The wave can be seen as this or that, more beautiful or less beautiful than that,
more intelligent, more spiritual or less spiritual than the other waves. And these
ideas, such as birth and death, beginning or end, high or low, more or less beautiful,
make the life of the wave miserable. If the wave is caught into these notions,
the wave does not seem to understand impermanence and non-self. In fact, the wave
is made of all the other waves. You can calculate that wave is born from the movement
of the water, and looking into the wave, if you make a study of it, you can understand
what is going on in the ocean. It is like the nuclear scientists who said that
one electron is made of all the other electrons. One electron can be simultaneously
here and there, everywhere. That language cannot be easily understood by those
of us who do not know anything about nuclear physics.
Those of us who have
practiced looking deeply into the nature of no-birth and no-death, who understand
the kind of language that the Buddha used, have heard that the wave, while living
her life as a wave, can learn to live the life of water at the same time. If she
can go back to herself, and touch the water within herself, she will get rid of
all these notions: beginning and end, high and low, more or less beautiful. Once
she knows that she is water, then all the fear, all the jealousy, all the discrimination
will vanish, and she will have peace. We are also like that. Touching our true
nature of no-birth and no-death, we will no longer be afraid of anything, whether
that is being or non-being, whether that is beginning or ending, coming or going,
one or many. Nirvana here means the silencing of all notions, including the notions
of coming, going, being, non-being, birth and death. If you have a coin, that
can be an example. You see the head, the tail, two aspects of the franc. One is
impermanence, one is no self; in fact, these are the same, they belong to the
same reality. And there is a third dimension: that is the metal that the piece
of money is made of. It is nirvana, it is the base for the other things. So impermanence
and non-self are what we experience when we begin to touch the world of birth
and death, when we touch the historical dimension. If we know how to touch, we
will touch the nature of impermanence, of non-self. And when we touch this nature
deeply, we touch nirvana. You don't have to leave the world of the phenomena in
order to touch the world of the noumena. You don't have to stop being a wave in
order to become water. You can live your historical dimension deeply, with mindfulness,
then you can touch very deeply your true nature of being.
There was a student
of meditation in Vietnam, who lived in the thirteenth century. One day he heard
his master saying that you should make an effort to enter into the realm of no-birth
and no-death. And the student asked, "Respected Teacher, where can I find
the realm of no-birth and no-death?" and the teacher said, "You can
find it right in the world of birth and death." Where do you tell the wave
to go to find water? You find water right in the wave. So nirvana, the nature
of no-birth and no-death, is right there in the world of birth and death, if you
know how to touch it, because birth and death is only an appearance.
To be
born, what does it mean? In our minds, to be born means that from nothing you
suddenly become something, from no one, you suddenly become someone; but looking
deeply you don't see anything like that. From nothing, how could something become
something? A sheet of paper, before it was born as a sheet of paper, was it nothing?

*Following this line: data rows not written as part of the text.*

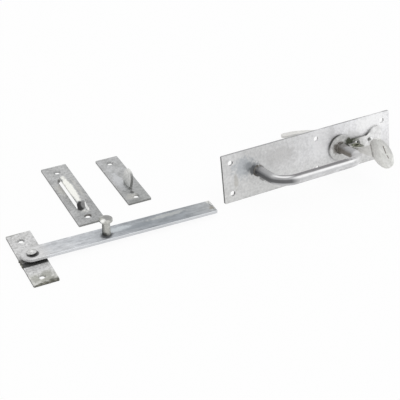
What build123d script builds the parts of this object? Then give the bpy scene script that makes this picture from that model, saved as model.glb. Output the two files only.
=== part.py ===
# Suffolk latch: handle set, latch bar set, keeper and catch
# Millimetres. X runs along the latch bar, +Z is up, and the origin is the
# bottom centre of everything, laid out side by side.
import math
import os

from build123d import *

# Fits
bar_running_gap = 0.08
lever_running_gap = 0.08
loose_gap = 0.3
side_gap = 0.4
stack_gap = 0.1

# Sheet and screw holes of the three flat plates
flat_sheet = 2.0
screw_hole_radius = 2.5
screw_sink_radius = 3.7
plate_corner_radius = 0.8

# Pivot plate and latch bar
pivot_x = -193.6
pivot_y = -47.6
pivot_width = 24.0
pivot_length = 82.8
pivot_overhang = 1.1
pivot_hole_spacing = 60.0
pivot_hole_shift = -1.0
bar_width = 19.6
bar_thickness = 3.0
bar_reach = 183.0
bar_turn = -1.16
spacer_height = 2.5
spacer_radius = 8.0
bar_rivet_radius = 3.0
bar_rivet_head_radius = 4.6
bar_rivet_head_height = 2.0
bar_rivet_rim_height = 1.5
knob_from_rivet = 72.5
knob_stem_radius = 4.1
knob_neck_radius = 3.7
knob_stem_height = 14.0
knob_head_radius = 6.4
knob_head_height = 2.2
knob_dome_height = 1.4
knob_tenon_radius = 2.6

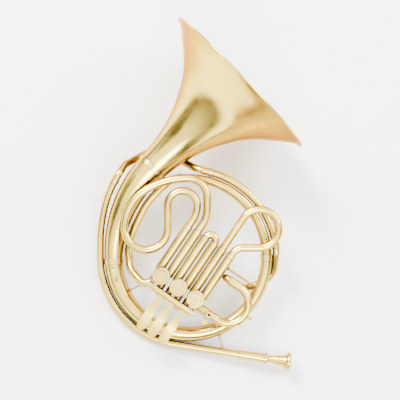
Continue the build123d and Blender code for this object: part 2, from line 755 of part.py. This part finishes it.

Or was it something already. The sheet of paper, before it was born, was the sunshine,
the cloud, and the tree. The moment of its birth was only a moment of transformation,
of continuation. So that is not exactly the moment of birth. The moment of your
birth is only a moment of continuation, because before you were born, you have
already been there. From nothing, you can never become something. From no one,
you can never become someone. That is why, instead of singing "happy birthday
to you", we should sing "happy continuation day to you". Also,
at the moment of our so-called death, we can sing the same: happy continuation
to you. You continue in other forms. But you don't need this moment to come in
order for you to continue.
When I look at myself, I see very clearly that I
have begun my continuation a long time ago. If you look at me a little more deeply,
you will find out that I am not only here, I am elsewhere, like an electron, which
is at the same time here, and there. If you get in touch with my disciples, my
students, you recognize my presence in them. If you pick up a book or a tape in
a distant city, you know that I am there. So I am not really only here. I am everywhere.

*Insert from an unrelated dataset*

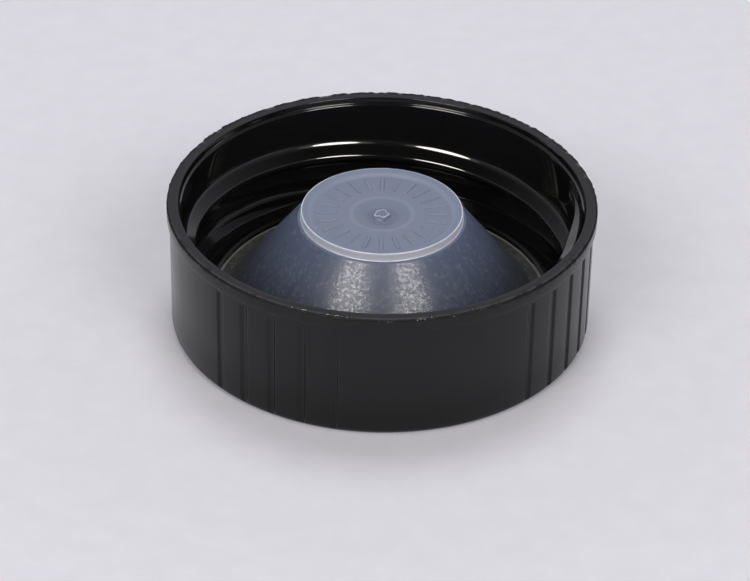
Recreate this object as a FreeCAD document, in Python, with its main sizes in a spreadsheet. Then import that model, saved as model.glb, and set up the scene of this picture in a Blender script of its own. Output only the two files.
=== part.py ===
import FreeCAD, Part
import math
import os
import Sketcher

# A continuous-thread screw cap, lying open end up, with a turning cone liner in it.
# Frame: millimetres, +Z up through the open mouth, origin in the middle of the closed
# outer face. Angles are degrees about +Z, counted from +X.

SIZES = {
    # outside of the shell
    "rim_radius": 17.45,
    "wall_radius": 17.23,
    "cap_height": 10.99,
    "rim_band_height": 1.13,
    "base_round": 0.54,
    "edge_round": 0.1,
    # gripping flutes in the outer wall
    "flute_round": 0.58,
    "flute_depth": 0.16,
    "flute_top": 9.69,
    "flute_step_angle": 8.8,
    "flutes_in_group": 5,
    "flute_groups": 4,
    "flute_group_centre": 60.9,
    # inside of the shell
    "panel_thickness": 1.1,
    "well_radius": 14.11,
    "snap_reach": 0.32,
    "snap_foot": 1.66,
    "snap_rise": 0.15,
    "ledge_inner_height": 2.11,
    "ledge_outer_height": 2.15,
    "bore_radius": 16.26,
    "bore_top": 10.4,
    "step_radius": 16.41,
    "step_height": 10.54,
    "mouth_radius": 16.51,
    # screw thread on the bore
    "thread_pitch": 4.233,
    "thread_depth": 1.21,
    "crest_round": 0.43,
    "flank_angle": 30.0,
    "thread_backing": 0.58,
    "thread_tip_angle": 378.0,
    "thread_tip_height": 9.18,
    "thread_sweep": 662.0,
    "tip_fade": 30.0,
    "root_fade": 60.0,
    # cone liner
    "liner_gap": 0.05,
    "flange_radius": 13.95,
    "flange_thickness": 0.43,
    "cone_foot_radius": 12.76,
    "cone_head_radius": 6.83,
    "cone_head_height": 9.28,
    "shoulder_rise": 0.11,
    "hollow_foot_radius": 11.55,
    "hollow_head_radius": 6.09,
    "disc_radius": 6.59,
    "disc_top": 9.98,
    "disc_floor": 9.64,
    "disc_underside": 8.62,
    "bead_width": 0.72,
    "bead_slope": 0.13,
    "dimple_radius": 2.55,
    "dimple_slope": 1.51,
    "dimple_depth": 0.3,
    "gate_radius": 0.61,
    "gate_taper": 0.15,
    "gate_height": 0.37,
    "disc_edge_round": 0.13,
    "cone_root_round": 0.54,
    # ring of raised index bars on the liner's disc
    "bar_inner_radius": 3.61,
    "bar_length": 1.83,
    "bar_half_width": 0.14,
    "bar_relief": 0.11,
    "bar_count": 24,
}

doc = FreeCAD.newDocument("screw_cap")


def make_sheet():
    """Spreadsheet of the driving dimensions, one aliased cell each."""
    sheet = doc.addObject("Spreadsheet::Sheet", "Sizes")
    for row, (alias, number) in enumerate(SIZES.items(), start=1):
        sheet.set(f"A{row}", alias)
        sheet.set(f"B{row}", str(number))
        sheet.setAlias(f"B{row}", alias)
    doc.recompute()
    return sheet


sheet = make_sheet()


def number_of(formula):
    """Value of a formula: sheet aliases or numbers joined by + and -, with spaces between."""
    total = 0.0
    sign = 1.0
    for word in formula.split():
        if word in ("+", "-"):
            sign = 1.0 if word == "+" else -1.0
        elif word[0].isdigit():
            total += sign * float(word)
        else:
            total += sign * sheet.get(word)
    return total


def expression_of(formula):
    """The same formula as an expression on the sheet."""
    words = [f"Sizes.{word}" if word[0].isalpha() else word for word in formula.split()]
    return " ".join(words)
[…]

I have gone into many directions. It is very difficult for you to identify my
presence if you don't practice looking deeply. And it is impossible for me to
die. I will continue for a long time. And I am in you. You cannot reduce me into
nothingness. My practice, my being, my insight, my suffering, my happiness, have
gone very far, so far that I have no means to know. I am now in my own country
giving Dharma talks, doing sitting meditation with other people. I am now in a
distant prison, because there are prisoners who are practicing sitting meditation
and walking meditation using my books. I am in China, I am in Japan, I am in Russia.
So it is not easy to identify my presence, if you don't know how to practice looking
deeply.
In Zen circles, sometimes they may give you a subject of meditation
to ponder: "Tell me, novice, what did your face look like before your grandmother
was born?" That is a very nice invitation to go on a journey to find your
true self, your true nature, the nature of no-birth and no-death. Nirvana is not
something that we don't have, that we have to attain. Just as water is not something
that the wave does not already have: the wave has always been water. We have been
"nirvanized" a long time ago. We need only to go deep into ourselves
to recognize the fact that our ground of being is nirvana. If you come from the
Christian tradition, you might like to call it God--Nirvana, the ground of your
being, the ground of no-birth and no-death. There is no reason for you to be afraid,
and you can enjoy every moment of your daily life that is available to you. The
greatest gift that the Bodhisattva Avalokiteshvara can make to you is the gift
of non-fear. The insight into the nature of no-birth and no-death is the ultimate
aim of the practice. It would be a pity if you came to a practice center and did
not learn anything about that. There are many discourses of the Buddha on this
subject. Enjoy your studies and enjoy your practice.